### OBJECTIVE
Give back, exactly as written, the lines from the beginning of the listing through the one that contains "return at_column(Rot(0, 0, direction) * (part".

### DATASET SECTION

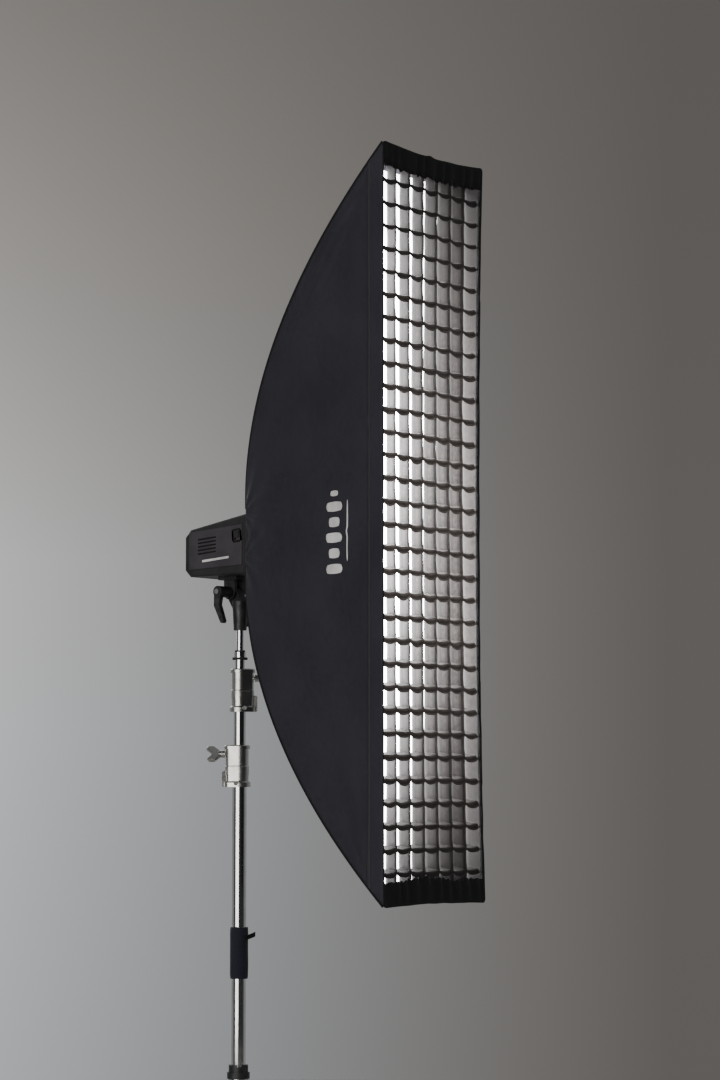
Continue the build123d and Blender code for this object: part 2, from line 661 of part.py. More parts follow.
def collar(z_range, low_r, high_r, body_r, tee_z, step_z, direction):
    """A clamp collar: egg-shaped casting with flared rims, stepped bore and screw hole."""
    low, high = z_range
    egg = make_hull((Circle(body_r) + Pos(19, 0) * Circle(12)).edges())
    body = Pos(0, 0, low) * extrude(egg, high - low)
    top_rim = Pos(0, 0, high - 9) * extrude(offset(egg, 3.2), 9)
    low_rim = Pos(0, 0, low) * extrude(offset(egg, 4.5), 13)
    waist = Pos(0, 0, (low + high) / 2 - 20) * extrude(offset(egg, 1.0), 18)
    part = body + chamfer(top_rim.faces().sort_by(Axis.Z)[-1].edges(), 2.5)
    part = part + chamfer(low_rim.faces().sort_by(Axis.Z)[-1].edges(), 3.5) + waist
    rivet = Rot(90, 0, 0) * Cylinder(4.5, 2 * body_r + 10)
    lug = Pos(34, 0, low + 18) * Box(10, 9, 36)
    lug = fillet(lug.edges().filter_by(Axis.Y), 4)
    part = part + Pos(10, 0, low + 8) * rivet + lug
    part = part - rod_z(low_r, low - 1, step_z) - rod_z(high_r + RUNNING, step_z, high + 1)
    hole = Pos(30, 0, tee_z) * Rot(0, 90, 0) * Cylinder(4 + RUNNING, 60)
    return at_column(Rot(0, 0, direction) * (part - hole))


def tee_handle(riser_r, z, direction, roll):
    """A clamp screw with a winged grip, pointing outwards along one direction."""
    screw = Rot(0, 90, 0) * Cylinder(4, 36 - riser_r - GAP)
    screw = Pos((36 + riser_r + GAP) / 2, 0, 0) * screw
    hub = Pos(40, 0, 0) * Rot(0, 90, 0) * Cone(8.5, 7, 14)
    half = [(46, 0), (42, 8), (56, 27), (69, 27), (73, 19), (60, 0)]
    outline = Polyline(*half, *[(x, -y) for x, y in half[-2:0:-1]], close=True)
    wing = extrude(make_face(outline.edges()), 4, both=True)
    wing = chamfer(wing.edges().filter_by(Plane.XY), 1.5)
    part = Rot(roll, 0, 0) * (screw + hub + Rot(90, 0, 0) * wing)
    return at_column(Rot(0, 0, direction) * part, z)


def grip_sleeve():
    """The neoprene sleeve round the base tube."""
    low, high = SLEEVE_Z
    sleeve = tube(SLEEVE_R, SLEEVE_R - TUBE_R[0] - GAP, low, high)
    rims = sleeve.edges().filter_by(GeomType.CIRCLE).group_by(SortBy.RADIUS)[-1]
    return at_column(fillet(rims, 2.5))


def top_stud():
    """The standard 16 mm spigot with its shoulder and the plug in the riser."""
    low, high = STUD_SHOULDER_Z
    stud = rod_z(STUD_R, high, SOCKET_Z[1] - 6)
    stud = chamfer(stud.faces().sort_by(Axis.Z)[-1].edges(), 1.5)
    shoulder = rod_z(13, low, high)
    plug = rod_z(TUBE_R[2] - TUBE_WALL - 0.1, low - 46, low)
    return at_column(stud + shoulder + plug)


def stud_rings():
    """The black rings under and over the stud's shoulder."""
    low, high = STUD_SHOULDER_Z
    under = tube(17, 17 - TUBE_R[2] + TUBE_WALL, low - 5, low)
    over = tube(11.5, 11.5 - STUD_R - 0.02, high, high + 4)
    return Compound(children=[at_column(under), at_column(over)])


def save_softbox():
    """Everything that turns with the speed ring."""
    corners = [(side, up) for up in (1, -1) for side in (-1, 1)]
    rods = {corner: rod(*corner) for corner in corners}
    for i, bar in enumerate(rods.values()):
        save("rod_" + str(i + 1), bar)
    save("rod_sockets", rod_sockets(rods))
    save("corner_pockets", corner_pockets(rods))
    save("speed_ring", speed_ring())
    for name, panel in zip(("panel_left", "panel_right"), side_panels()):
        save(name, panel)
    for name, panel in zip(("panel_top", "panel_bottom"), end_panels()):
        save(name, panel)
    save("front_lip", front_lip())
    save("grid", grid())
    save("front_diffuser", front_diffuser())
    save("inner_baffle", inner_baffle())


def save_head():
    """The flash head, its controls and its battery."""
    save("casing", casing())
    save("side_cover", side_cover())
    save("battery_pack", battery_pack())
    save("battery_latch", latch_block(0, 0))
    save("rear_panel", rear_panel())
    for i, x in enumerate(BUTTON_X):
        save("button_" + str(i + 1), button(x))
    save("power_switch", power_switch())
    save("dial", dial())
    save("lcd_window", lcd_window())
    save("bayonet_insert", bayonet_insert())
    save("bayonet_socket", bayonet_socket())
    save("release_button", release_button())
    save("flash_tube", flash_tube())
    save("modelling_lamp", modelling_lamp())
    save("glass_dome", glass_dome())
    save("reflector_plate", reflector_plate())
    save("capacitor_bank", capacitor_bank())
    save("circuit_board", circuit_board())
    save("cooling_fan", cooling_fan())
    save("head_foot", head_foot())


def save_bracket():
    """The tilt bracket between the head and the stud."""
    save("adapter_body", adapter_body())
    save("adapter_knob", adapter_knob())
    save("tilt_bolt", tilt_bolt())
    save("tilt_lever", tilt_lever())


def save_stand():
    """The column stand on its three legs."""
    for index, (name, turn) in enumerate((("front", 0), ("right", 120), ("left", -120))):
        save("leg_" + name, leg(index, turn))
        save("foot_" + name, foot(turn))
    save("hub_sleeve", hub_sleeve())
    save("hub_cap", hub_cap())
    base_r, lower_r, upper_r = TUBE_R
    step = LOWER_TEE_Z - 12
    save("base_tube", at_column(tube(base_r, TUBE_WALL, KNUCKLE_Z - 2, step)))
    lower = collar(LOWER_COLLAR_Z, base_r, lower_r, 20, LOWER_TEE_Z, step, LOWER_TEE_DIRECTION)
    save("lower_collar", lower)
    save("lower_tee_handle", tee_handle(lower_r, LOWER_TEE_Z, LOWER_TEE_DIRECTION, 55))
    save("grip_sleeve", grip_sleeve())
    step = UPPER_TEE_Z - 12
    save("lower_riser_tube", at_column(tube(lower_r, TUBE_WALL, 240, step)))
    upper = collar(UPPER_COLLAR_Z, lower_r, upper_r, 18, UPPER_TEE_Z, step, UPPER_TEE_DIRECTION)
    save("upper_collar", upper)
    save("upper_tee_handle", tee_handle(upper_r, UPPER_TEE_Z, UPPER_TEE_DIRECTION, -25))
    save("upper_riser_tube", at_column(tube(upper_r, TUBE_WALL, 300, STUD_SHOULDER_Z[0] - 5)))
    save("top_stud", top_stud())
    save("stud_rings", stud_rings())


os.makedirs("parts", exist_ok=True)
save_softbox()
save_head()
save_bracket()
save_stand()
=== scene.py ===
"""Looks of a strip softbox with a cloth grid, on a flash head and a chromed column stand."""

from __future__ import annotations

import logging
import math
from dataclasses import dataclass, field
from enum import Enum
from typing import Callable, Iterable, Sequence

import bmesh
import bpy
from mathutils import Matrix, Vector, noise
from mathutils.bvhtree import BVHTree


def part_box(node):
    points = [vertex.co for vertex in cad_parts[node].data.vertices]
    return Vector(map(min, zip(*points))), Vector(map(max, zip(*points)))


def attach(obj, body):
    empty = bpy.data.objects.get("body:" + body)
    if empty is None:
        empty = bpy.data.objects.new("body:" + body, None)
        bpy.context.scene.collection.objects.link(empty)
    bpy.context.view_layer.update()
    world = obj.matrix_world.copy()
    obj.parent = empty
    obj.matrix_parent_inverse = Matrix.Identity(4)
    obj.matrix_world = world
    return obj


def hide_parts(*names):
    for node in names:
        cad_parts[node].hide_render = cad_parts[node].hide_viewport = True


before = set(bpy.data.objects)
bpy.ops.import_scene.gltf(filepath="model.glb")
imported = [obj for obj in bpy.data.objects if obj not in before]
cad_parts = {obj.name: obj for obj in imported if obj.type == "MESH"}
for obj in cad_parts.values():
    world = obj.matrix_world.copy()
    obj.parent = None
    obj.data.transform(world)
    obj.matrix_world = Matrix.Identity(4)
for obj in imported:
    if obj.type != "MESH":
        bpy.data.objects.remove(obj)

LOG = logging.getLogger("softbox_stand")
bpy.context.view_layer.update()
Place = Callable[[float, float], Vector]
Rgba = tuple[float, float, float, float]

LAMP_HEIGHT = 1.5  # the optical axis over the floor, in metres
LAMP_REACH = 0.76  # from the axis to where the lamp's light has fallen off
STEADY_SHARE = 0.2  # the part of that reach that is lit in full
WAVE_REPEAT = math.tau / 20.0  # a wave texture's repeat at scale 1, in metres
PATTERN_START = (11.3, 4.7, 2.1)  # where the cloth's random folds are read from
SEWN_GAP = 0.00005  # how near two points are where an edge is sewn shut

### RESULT
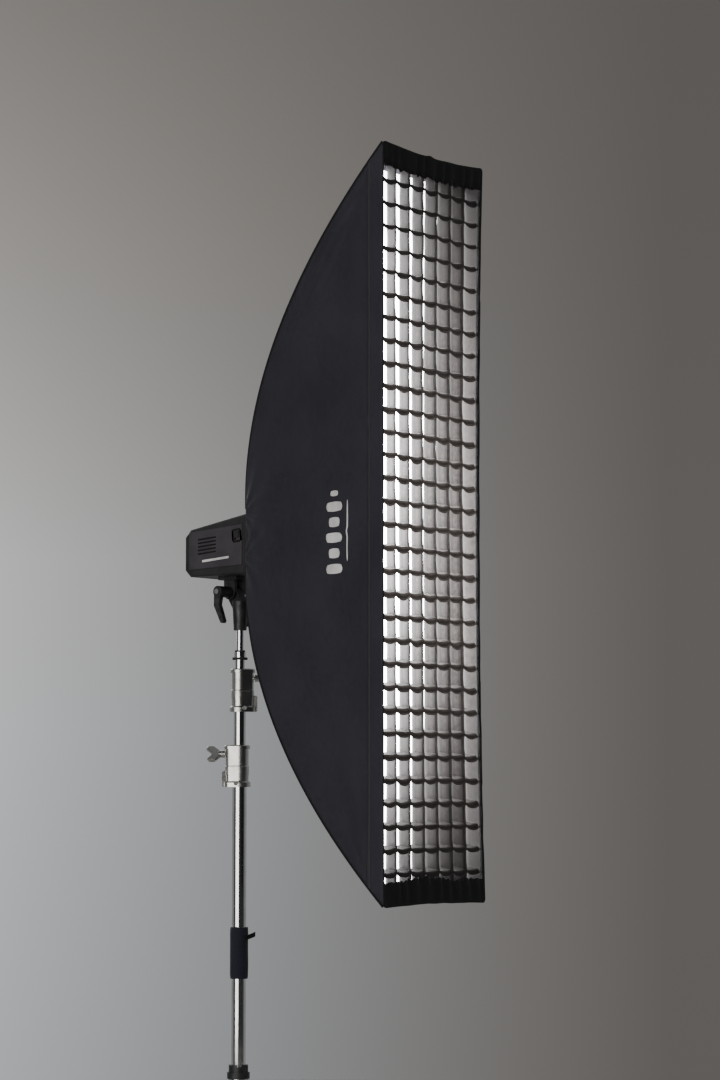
Continue the build123d and Blender code for this object: part 2, from line 661 of part.py. More parts follow.
def collar(z_range, low_r, high_r, body_r, tee_z, step_z, direction):
    """A clamp collar: egg-shaped casting with flared rims, stepped bore and screw hole."""
    low, high = z_range
    egg = make_hull((Circle(body_r) + Pos(19, 0) * Circle(12)).edges())
    body = Pos(0, 0, low) * extrude(egg, high - low)
    top_rim = Pos(0, 0, high - 9) * extrude(offset(egg, 3.2), 9)
    low_rim = Pos(0, 0, low) * extrude(offset(egg, 4.5), 13)
    waist = Pos(0, 0, (low + high) / 2 - 20) * extrude(offset(egg, 1.0), 18)
    part = body + chamfer(top_rim.faces().sort_by(Axis.Z)[-1].edges(), 2.5)
    part = part + chamfer(low_rim.faces().sort_by(Axis.Z)[-1].edges(), 3.5) + waist
    rivet = Rot(90, 0, 0) * Cylinder(4.5, 2 * body_r + 10)
    lug = Pos(34, 0, low + 18) * Box(10, 9, 36)
    lug = fillet(lug.edges().filter_by(Axis.Y), 4)
    part = part + Pos(10, 0, low + 8) * rivet + lug
    part = part - rod_z(low_r, low - 1, step_z) - rod_z(high_r + RUNNING, step_z, high + 1)
    hole = Pos(30, 0, tee_z) * Rot(0, 90, 0) * Cylinder(4 + RUNNING, 60)
    return at_column(Rot(0, 0, direction) * (part - hole))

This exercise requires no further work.